Con la pequeña llave que llevaba en la cintura Stalin abrió la tapa de metal de un decantador y se sirvió un vaso de su licor revigorizador favorito, lo bebió y cerró de nuevo la tapa.
Caminó hacia el espejo. Sus ojos lucían claros, incorruptiblemente adustos. Ni siquiera los primeros ministros podían sostener la mirada de esos ojos. Su apariencia era severa, simple, militar. Llamó a su ordenanza georgiano para vestirse.
Hasta ante sus más íntimos se presentaba como ante la historia. Su voluntad de hierro. Su inflexible voluntad.
EL LENGUAJE, UN INSTRUMENTO DE PRODUCCIÓN
La noche era el tiempo más útil para Stalin.
Su mente desconfiada se desenvolvía con lentitud en la mañana. Con su malhumorada mente mañanera removía a la gente de sus cargos, cortaba los gastos, ordenaba reducir dos o tres ministerios en uno.
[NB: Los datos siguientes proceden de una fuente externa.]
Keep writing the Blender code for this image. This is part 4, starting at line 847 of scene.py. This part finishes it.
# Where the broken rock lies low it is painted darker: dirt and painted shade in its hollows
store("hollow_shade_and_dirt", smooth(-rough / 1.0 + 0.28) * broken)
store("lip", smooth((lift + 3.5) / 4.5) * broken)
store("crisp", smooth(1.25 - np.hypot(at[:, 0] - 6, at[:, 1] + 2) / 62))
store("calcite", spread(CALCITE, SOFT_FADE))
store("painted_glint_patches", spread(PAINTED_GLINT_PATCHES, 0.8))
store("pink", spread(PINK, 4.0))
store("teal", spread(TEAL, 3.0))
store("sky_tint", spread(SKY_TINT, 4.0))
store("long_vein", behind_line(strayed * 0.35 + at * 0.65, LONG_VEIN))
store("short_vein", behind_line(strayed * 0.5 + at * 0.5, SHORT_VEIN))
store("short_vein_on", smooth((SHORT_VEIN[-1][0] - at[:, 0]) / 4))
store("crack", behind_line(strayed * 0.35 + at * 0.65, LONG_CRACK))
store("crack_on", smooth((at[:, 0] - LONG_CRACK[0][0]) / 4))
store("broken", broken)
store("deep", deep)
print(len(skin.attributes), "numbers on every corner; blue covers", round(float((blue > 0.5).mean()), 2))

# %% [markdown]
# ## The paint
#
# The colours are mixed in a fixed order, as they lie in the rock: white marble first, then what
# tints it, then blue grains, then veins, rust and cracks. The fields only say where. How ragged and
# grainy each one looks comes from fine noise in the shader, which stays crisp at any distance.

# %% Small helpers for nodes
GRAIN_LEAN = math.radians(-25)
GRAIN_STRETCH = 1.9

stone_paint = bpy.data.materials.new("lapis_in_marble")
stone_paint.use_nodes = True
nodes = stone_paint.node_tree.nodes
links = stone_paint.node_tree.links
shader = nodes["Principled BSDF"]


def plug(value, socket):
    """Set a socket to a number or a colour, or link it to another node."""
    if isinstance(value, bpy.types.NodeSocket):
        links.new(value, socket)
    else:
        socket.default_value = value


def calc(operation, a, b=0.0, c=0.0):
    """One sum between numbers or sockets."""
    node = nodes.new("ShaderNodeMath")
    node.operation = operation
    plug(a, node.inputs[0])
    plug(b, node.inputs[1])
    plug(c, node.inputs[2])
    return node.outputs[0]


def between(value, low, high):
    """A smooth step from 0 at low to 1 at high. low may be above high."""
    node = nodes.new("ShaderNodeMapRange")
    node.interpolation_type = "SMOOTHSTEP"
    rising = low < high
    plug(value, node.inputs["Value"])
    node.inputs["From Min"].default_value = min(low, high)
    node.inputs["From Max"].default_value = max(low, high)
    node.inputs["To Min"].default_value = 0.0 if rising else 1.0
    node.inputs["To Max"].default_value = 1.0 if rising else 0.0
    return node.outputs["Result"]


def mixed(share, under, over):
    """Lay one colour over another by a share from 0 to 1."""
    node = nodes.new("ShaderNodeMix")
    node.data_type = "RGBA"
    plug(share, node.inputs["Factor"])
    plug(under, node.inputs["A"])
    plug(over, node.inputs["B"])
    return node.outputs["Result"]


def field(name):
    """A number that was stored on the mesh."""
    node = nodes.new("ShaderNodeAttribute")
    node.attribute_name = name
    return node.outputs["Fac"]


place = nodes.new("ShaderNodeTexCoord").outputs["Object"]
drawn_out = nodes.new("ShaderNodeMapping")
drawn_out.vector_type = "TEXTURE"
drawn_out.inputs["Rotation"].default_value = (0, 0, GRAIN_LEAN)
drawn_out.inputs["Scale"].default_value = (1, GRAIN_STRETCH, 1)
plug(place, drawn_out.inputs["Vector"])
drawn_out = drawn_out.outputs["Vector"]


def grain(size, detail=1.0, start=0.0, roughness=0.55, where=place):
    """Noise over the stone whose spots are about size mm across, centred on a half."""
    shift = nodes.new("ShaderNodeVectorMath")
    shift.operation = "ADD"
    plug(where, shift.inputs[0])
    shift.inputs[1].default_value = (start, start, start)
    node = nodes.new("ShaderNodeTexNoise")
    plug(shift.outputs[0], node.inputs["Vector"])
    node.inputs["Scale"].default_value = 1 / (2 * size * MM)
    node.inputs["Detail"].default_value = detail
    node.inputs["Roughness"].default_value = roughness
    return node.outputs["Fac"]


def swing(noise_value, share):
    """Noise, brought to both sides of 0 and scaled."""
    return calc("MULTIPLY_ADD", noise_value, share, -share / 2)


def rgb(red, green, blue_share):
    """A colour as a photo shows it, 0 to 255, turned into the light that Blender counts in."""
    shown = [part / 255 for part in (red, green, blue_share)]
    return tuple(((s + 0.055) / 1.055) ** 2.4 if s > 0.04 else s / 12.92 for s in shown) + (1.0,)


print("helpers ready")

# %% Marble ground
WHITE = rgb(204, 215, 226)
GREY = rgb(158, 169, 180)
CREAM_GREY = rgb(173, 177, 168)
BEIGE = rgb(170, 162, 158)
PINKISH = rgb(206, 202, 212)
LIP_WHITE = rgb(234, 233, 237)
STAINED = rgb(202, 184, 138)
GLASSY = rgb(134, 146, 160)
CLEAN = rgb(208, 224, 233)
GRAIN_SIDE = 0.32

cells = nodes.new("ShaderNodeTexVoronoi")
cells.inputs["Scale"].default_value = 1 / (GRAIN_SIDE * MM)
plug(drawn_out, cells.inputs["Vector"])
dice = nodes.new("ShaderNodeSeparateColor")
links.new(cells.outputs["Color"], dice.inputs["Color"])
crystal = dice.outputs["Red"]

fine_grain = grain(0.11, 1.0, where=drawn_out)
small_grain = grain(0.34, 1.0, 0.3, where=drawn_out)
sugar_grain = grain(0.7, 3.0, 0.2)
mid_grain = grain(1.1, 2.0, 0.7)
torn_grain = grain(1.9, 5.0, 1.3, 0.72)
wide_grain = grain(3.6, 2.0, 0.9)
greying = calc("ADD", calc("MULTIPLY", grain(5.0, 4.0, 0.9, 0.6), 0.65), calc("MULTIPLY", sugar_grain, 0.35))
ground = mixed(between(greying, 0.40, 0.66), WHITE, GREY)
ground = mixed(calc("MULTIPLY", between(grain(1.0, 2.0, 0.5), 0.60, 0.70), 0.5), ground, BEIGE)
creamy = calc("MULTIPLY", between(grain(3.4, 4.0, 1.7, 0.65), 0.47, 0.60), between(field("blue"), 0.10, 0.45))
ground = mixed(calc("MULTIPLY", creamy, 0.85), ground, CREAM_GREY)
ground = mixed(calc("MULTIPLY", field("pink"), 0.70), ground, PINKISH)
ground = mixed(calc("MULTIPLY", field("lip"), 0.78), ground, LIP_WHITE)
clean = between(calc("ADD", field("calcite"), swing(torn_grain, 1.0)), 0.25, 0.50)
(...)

Con su aguda y suplementaria mente nocturna, decidía aumentar el número de los ministerios dividiéndolos, hacía nuevas designaciones; firmaba nuevos presupuestos y confirmaba recientes nombramientos.
Sus mejores ideas nacían entre medianoche y las cuatro: la manera de cambiar viejos títulos por nuevos, ahorrándose el pago de las rentas; qué sentencias se dictarían por ausentismo en el trabajo; cómo prolongar la jornada laboral y la semana de trabajo; cómo atar permanentemente a los obreros y a los empleados a su labor; el edicto concerniente a trabajos forzados y a la horca; la disolución de la Tercera Internacional; el exilio de los pueblos de traidores a Siberia.